--- Task to complete ---
Extract the listing below in full, unchanged.

--- Information provided ---
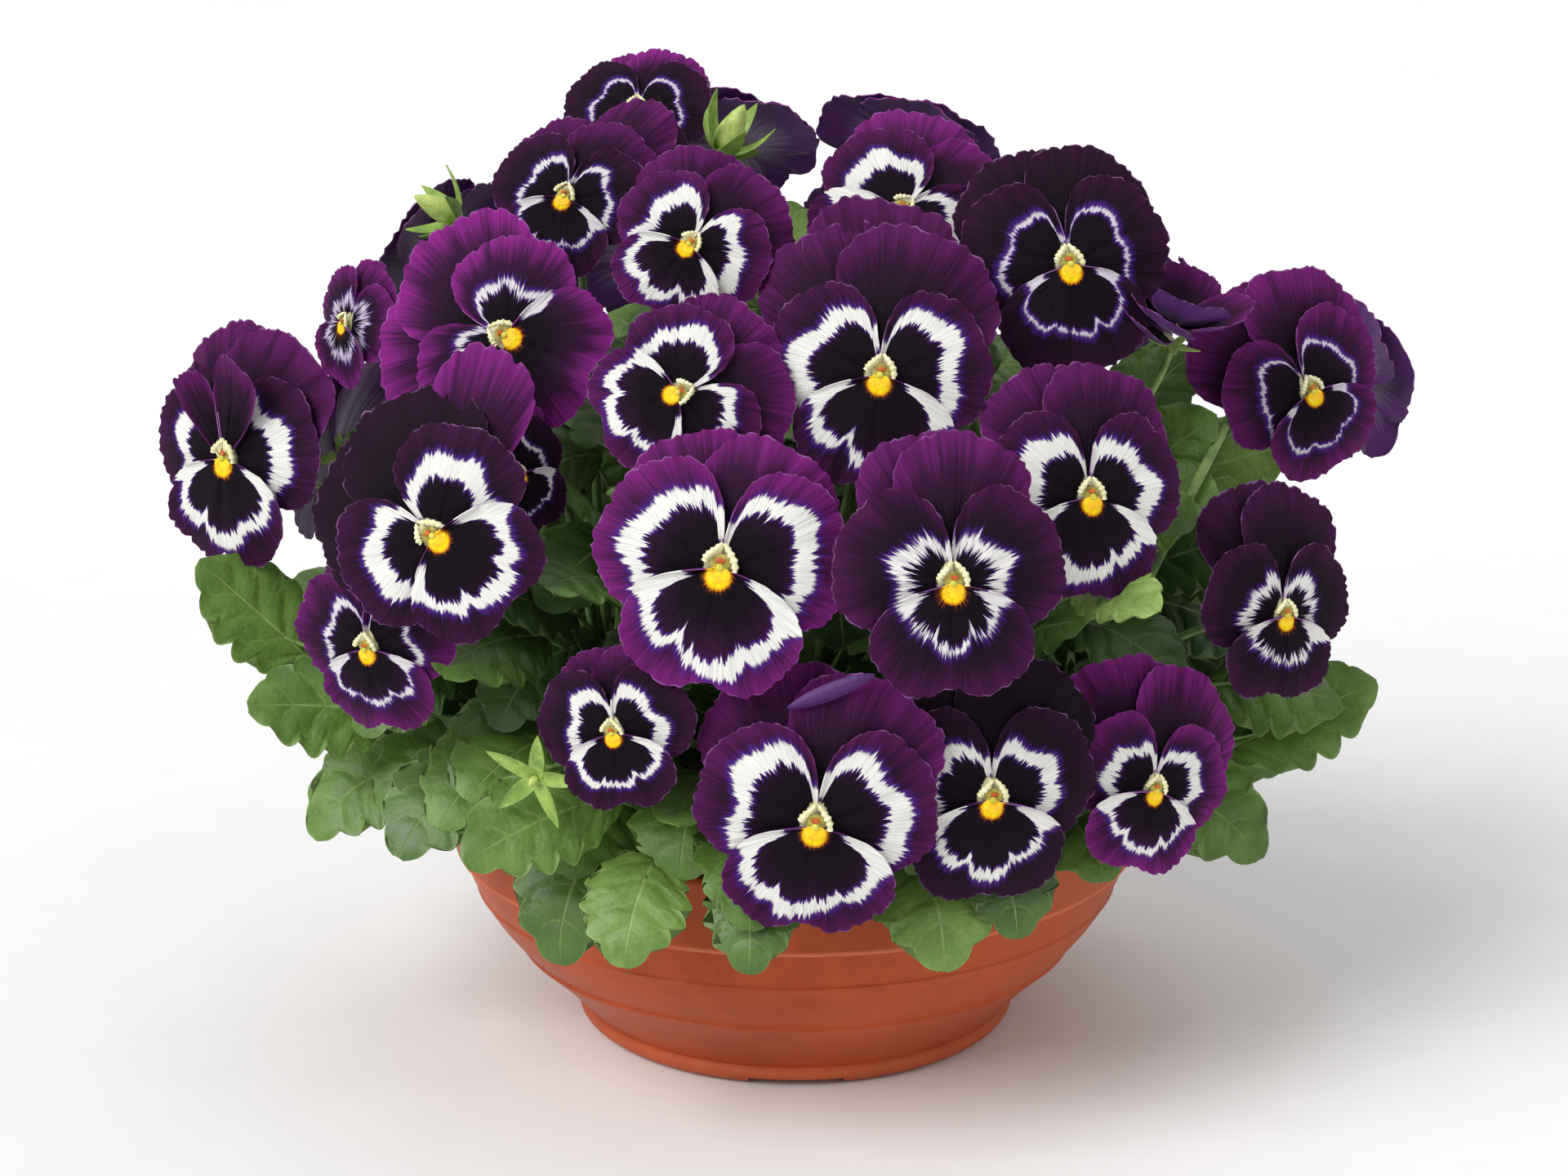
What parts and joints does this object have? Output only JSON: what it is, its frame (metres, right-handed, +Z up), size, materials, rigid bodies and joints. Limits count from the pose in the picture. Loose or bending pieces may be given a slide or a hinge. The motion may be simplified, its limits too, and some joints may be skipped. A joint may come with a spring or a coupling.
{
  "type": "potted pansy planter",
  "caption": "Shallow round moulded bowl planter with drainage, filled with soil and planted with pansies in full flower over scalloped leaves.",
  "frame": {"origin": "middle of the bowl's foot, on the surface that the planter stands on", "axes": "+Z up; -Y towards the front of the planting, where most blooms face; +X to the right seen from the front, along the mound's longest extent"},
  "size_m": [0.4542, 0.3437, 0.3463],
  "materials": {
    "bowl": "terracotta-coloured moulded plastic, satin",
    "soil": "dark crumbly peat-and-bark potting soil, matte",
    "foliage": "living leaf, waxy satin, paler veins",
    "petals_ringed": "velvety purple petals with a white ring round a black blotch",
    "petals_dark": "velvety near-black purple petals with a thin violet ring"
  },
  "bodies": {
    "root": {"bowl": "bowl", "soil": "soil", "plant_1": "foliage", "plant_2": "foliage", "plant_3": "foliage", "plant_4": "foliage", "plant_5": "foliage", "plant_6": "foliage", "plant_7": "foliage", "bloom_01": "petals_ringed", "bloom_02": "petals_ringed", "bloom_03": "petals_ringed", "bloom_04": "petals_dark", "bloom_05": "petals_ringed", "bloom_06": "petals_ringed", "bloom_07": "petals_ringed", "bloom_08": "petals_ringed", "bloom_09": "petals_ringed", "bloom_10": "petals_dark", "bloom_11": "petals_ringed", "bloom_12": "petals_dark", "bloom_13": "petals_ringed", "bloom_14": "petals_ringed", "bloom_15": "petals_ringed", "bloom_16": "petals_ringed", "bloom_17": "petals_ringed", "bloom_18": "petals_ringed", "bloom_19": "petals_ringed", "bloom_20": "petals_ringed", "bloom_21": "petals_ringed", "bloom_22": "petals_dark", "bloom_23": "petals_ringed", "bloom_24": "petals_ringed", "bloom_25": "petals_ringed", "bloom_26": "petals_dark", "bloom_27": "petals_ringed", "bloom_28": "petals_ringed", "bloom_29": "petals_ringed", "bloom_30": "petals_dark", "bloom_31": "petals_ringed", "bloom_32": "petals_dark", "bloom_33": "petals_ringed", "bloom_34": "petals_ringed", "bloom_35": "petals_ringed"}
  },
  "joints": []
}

--- Task output ---
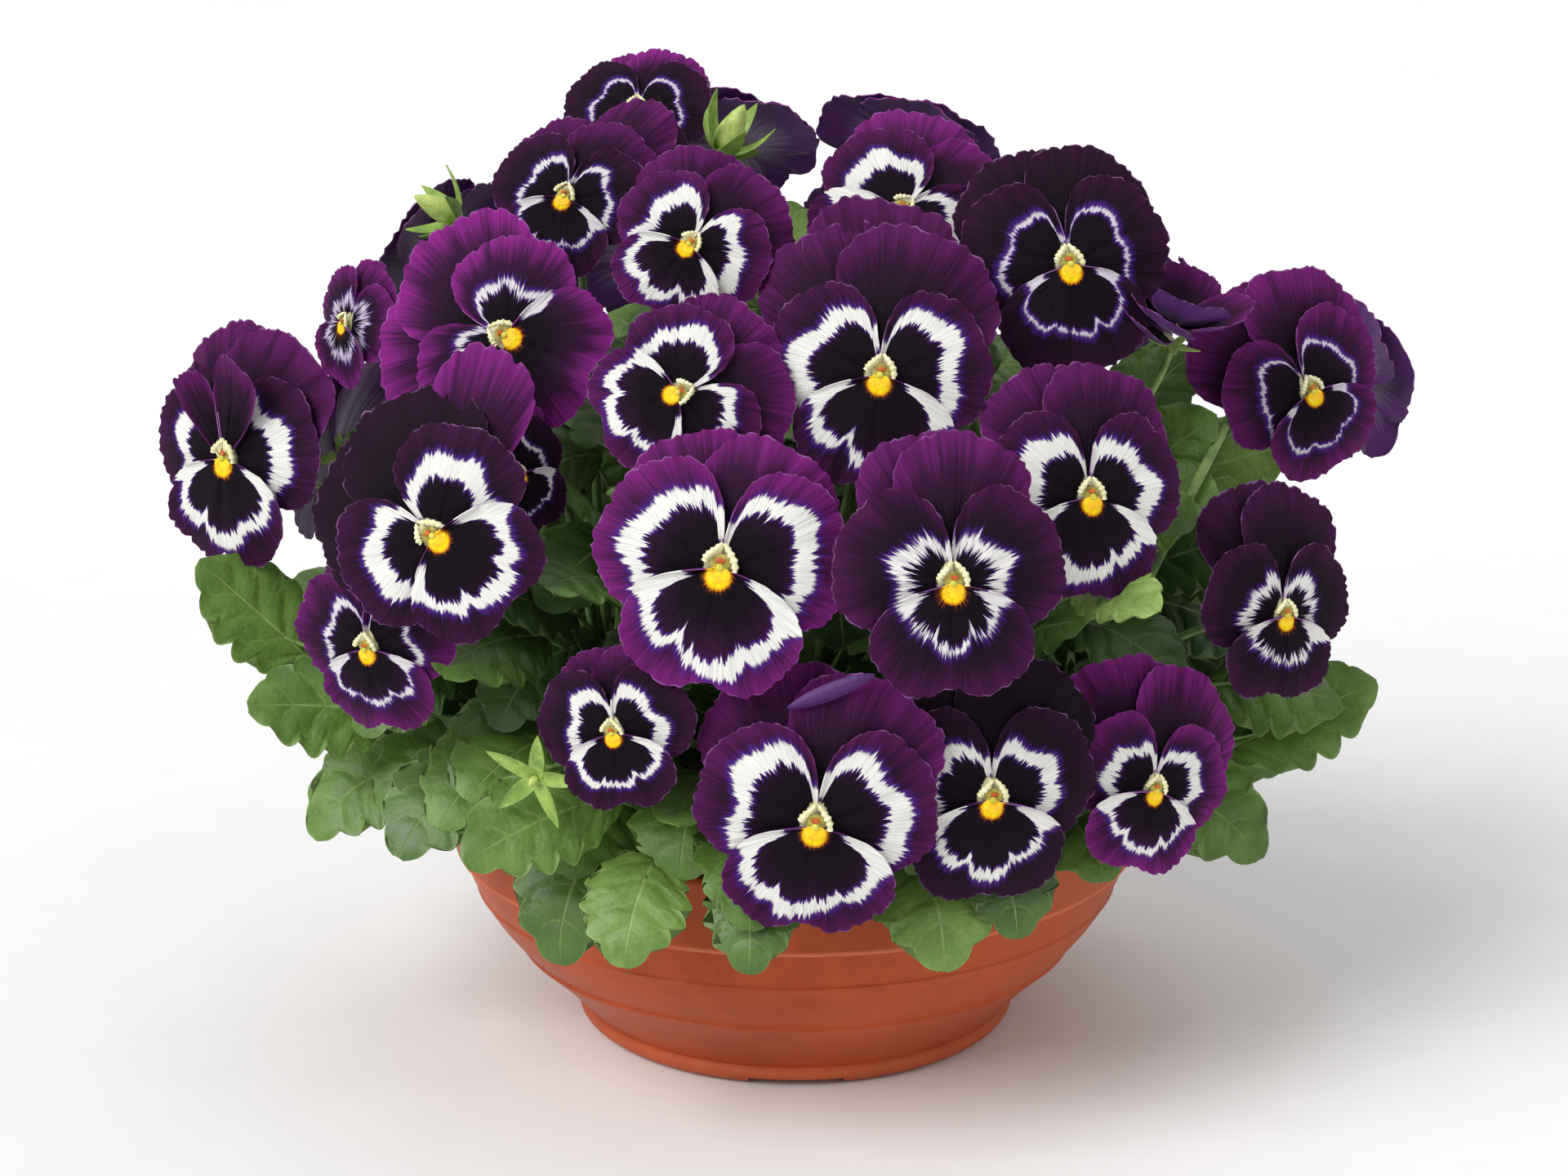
What parts and joints does this object have? Output only JSON: what it is, its frame (metres, right-handed, +Z up), size, materials, rigid bodies and joints. Limits count from the pose in the picture. Loose or bending pieces may be given a slide or a hinge. The motion may be simplified, its limits too, and some joints may be skipped. A joint may come with a spring or a coupling.
{
  "type": "potted pansy planter",
  "caption": "Shallow round moulded bowl planter with drainage, filled with soil and planted with pansies in full flower over scalloped leaves.",
  "frame": {"origin": "middle of the bowl's foot, on the surface that the planter stands on", "axes": "+Z up; -Y towards the front of the planting, where most blooms face; +X to the right seen from the front, along the mound's longest extent"},
  "size_m": [0.4542, 0.3437, 0.3463],
  "materials": {
    "bowl": "terracotta-coloured moulded plastic, satin",
    "soil": "dark crumbly peat-and-bark potting soil, matte",
    "foliage": "living leaf, waxy satin, paler veins",
    "petals_ringed": "velvety purple petals with a white ring round a black blotch",
    "petals_dark": "velvety near-black purple petals with a thin violet ring"
  },
  "bodies": {
    "root": {"bowl": "bowl", "soil": "soil", "plant_1": "foliage", "plant_2": "foliage", "plant_3": "foliage", "plant_4": "foliage", "plant_5": "foliage", "plant_6": "foliage", "plant_7": "foliage", "bloom_01": "petals_ringed", "bloom_02": "petals_ringed", "bloom_03": "petals_ringed", "bloom_04": "petals_dark", "bloom_05": "petals_ringed", "bloom_06": "petals_ringed", "bloom_07": "petals_ringed", "bloom_08": "petals_ringed", "bloom_09": "petals_ringed", "bloom_10": "petals_dark", "bloom_11": "petals_ringed", "bloom_12": "petals_dark", "bloom_13": "petals_ringed", "bloom_14": "petals_ringed", "bloom_15": "petals_ringed", "bloom_16": "petals_ringed", "bloom_17": "petals_ringed", "bloom_18": "petals_ringed", "bloom_19": "petals_ringed", "bloom_20": "petals_ringed", "bloom_21": "petals_ringed", "bloom_22": "petals_dark", "bloom_23": "petals_ringed", "bloom_24": "petals_ringed", "bloom_25": "petals_ringed", "bloom_26": "petals_dark", "bloom_27": "petals_ringed", "bloom_28": "petals_ringed", "bloom_29": "petals_ringed", "bloom_30": "petals_dark", "bloom_31": "petals_ringed", "bloom_32": "petals_dark", "bloom_33": "petals_ringed", "bloom_34": "petals_ringed", "bloom_35": "petals_ringed"}
  },
  "joints": []
}